The term “toxic pollution” may bring to mind images of a local drainage pipe dumping discolored wastewater and chemicals into an otherwise picturesque river or stream.
However, scientists for some time have understood that toxic pollution also can be airborne, and released on distant continents before traveling thousands of miles and kilometers through the atmosphere and landing in the Great Lakes basin. A growing proportion of toxic pollution entering the Great Lakes is transported through this process, called long-range atmospheric transport. As a result, regional efforts to decrease emissions of toxic substances, while important, may not be enough to halt the increasing levels of toxic pollution found in the lakes.
The Great Lakes Water Quality Agreement – a binding document that guides the International Joint Commission -- stipulates that human consumption of fish should be “unrestricted by concerns due to harmful pollutants.” In this area, the IJC is particularly concerned about the atmospheric deposition of one toxic substance: Mercury.
Bacteria present in sediments can convert mercury into a toxic substance called methylmercury.
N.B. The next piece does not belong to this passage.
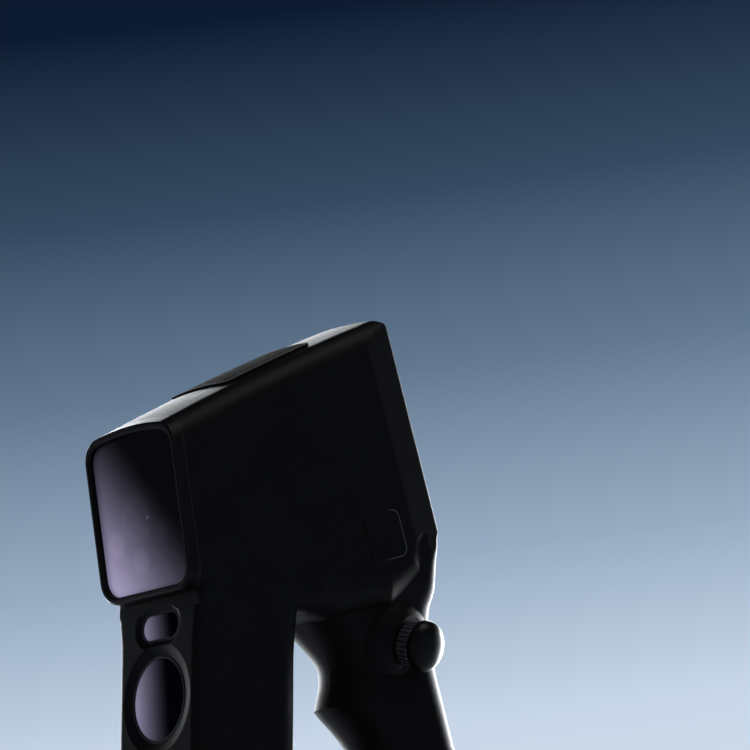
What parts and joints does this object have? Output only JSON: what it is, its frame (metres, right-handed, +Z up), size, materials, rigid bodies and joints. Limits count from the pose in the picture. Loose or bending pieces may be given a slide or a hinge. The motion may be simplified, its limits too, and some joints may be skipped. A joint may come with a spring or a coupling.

Methylmercury increases in concentration in fish as it moves up the food chain in a process called bioaccumulation. When humans consume the contaminated fish, they are at risk for a number of serious health problems.
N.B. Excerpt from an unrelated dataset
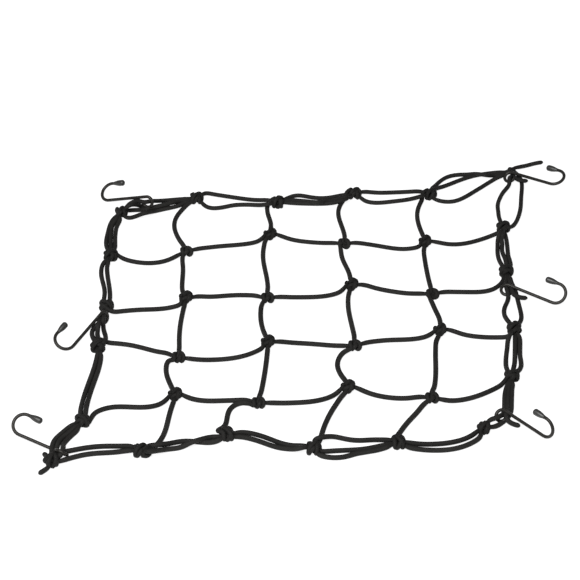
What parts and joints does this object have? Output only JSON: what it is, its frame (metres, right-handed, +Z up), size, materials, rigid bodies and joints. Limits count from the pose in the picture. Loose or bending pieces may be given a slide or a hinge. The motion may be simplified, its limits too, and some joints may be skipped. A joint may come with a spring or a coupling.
{
  "type": "cargo net",
  "caption": "Slack square net of black elastic cord, tied into open cells by knots, with a doubled border that holds bent wire hooks with dipped tips for tying down a load.",
  "frame": {"origin": "on the surface that the net lies on, under the middle of the whole part's box", "axes": "+Z up, +X to the right along the wider side, +Y away from the viewer"},
  "size_m": [0.5146, 0.4776, 0.0278],
  "materials": {
    "cord": "tightly braided black polyester sheath over elastic, matt with a faint dry sheen",
    "wire": "dark blackened steel wire, satin with pale highlights along it",
    "tip": "black dipped vinyl, smooth and slightly glossy"
  },
  "bodies": {
    "root": {"net": "cord", "hook_far_left": "wire", "hook_left": "wire", "hook_near_left": "wire", "hook_far_right": "wire", "hook_right": "wire", "hook_near_right": "wire", "tip_far_left": "tip", "tip_left": "tip", "tip_near_left": "tip", "tip_far_right": "tip", "tip_right": "tip", "tip_near_right": "tip"}
  },
  "joints": []
}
Infants and children are at particular risk when exposed to methylmercury. Children of women who eat large amounts of contaminated fish during their pregnancies may suffer impaired neurological development or cognitive impacts to memory, attention, language, and fine motor and visual spatial skills.
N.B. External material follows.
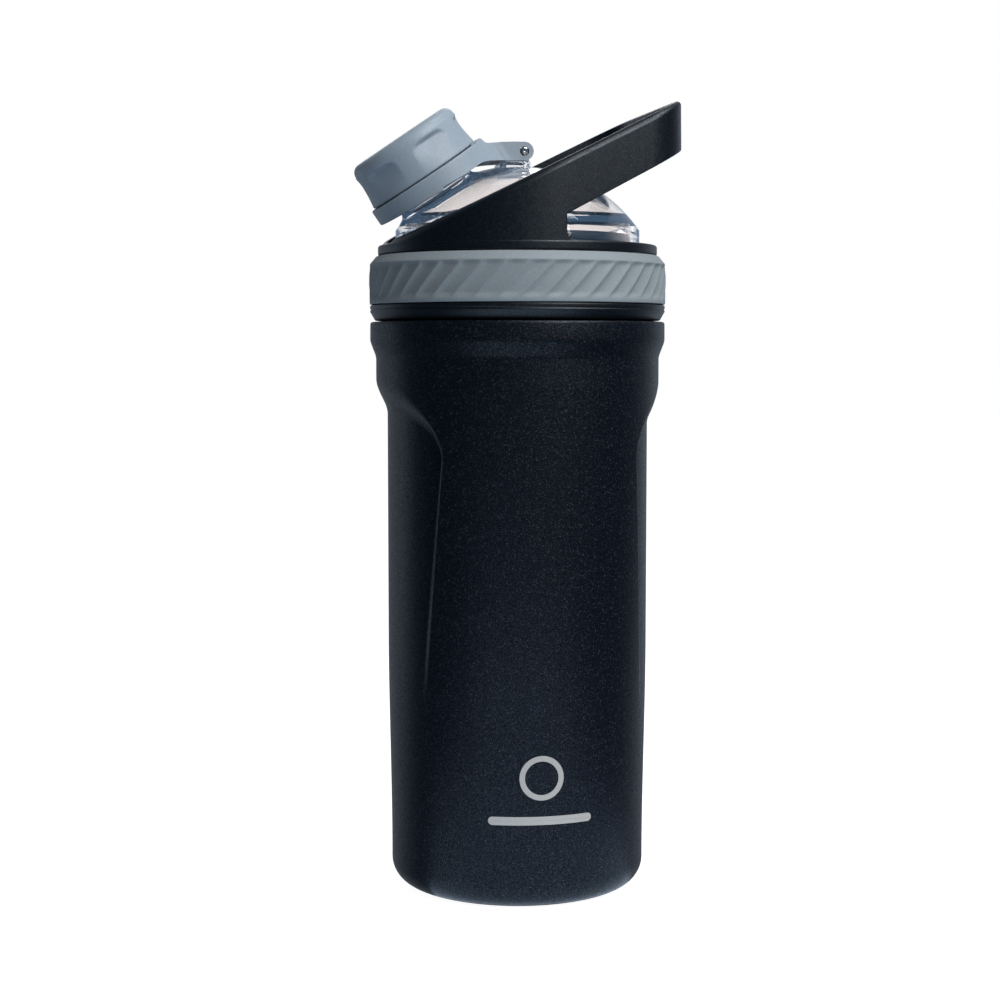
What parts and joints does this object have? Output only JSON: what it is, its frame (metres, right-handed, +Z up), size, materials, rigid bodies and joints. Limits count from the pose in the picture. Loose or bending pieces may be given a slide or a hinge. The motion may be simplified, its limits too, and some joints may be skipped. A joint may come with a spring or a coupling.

Mercury levels in Great Lakes fish declined significantly through the 1970s and ‘80s; atmospheric mercury emissions from the United States declined by about 60 percent between 1990 and 2005, while Canada emissions decreased about 85 percent between 1990 and 2010. This was in part due to closures of coal-fired power plants in Canada and the U.S.
In spite of these exemplary achievements, mercury levels have increased in some Great Lakes fish species in the 2000s. So what happened?
China and other Asian countries posted the most significant increases in mercury emissions from 1990 to 2010, largely due to increases in coal-fired power plants. Thus, in spite of regional progress to reduce emissions, increased mercury loadings reaching the Great Lakes through long-range atmospheric transport may be offsetting emission declines in North America.
Canada and the U.S. have already proven that reductions in mercury emissions are important and possible. The province of Ontario, Canada, is the first jurisdiction with a significant reliance on coal in North America to eliminate all coal-fired electricity.
Given the severe health effects caused by exposure to mercury, addressing mercury pollution that originates outside of North America is essential to the health of the Great Lakes ecosystem and the people living in it. The IJC’s key recommendation for governments to address atmospheric deposition of mercury is to provide funding for a monitoring network that would allow scientists to methodically trace the sources and trends of mercury pollution inside and outside of the Great Lakes basin.
Atmospheric transport and deposition of toxic chemicals are at the forefront of environmental challenges facing the Great Lakes basin. Monitoring toxic inputs of substances such as mercury will be crucial to developing policies to protect the Lakes and its residents.
World leaders are in Paris this month to try to reach a fossil fuels emissions deal that would help with some of this airborne pollution. To have truly healthy Great Lakes, we need global action.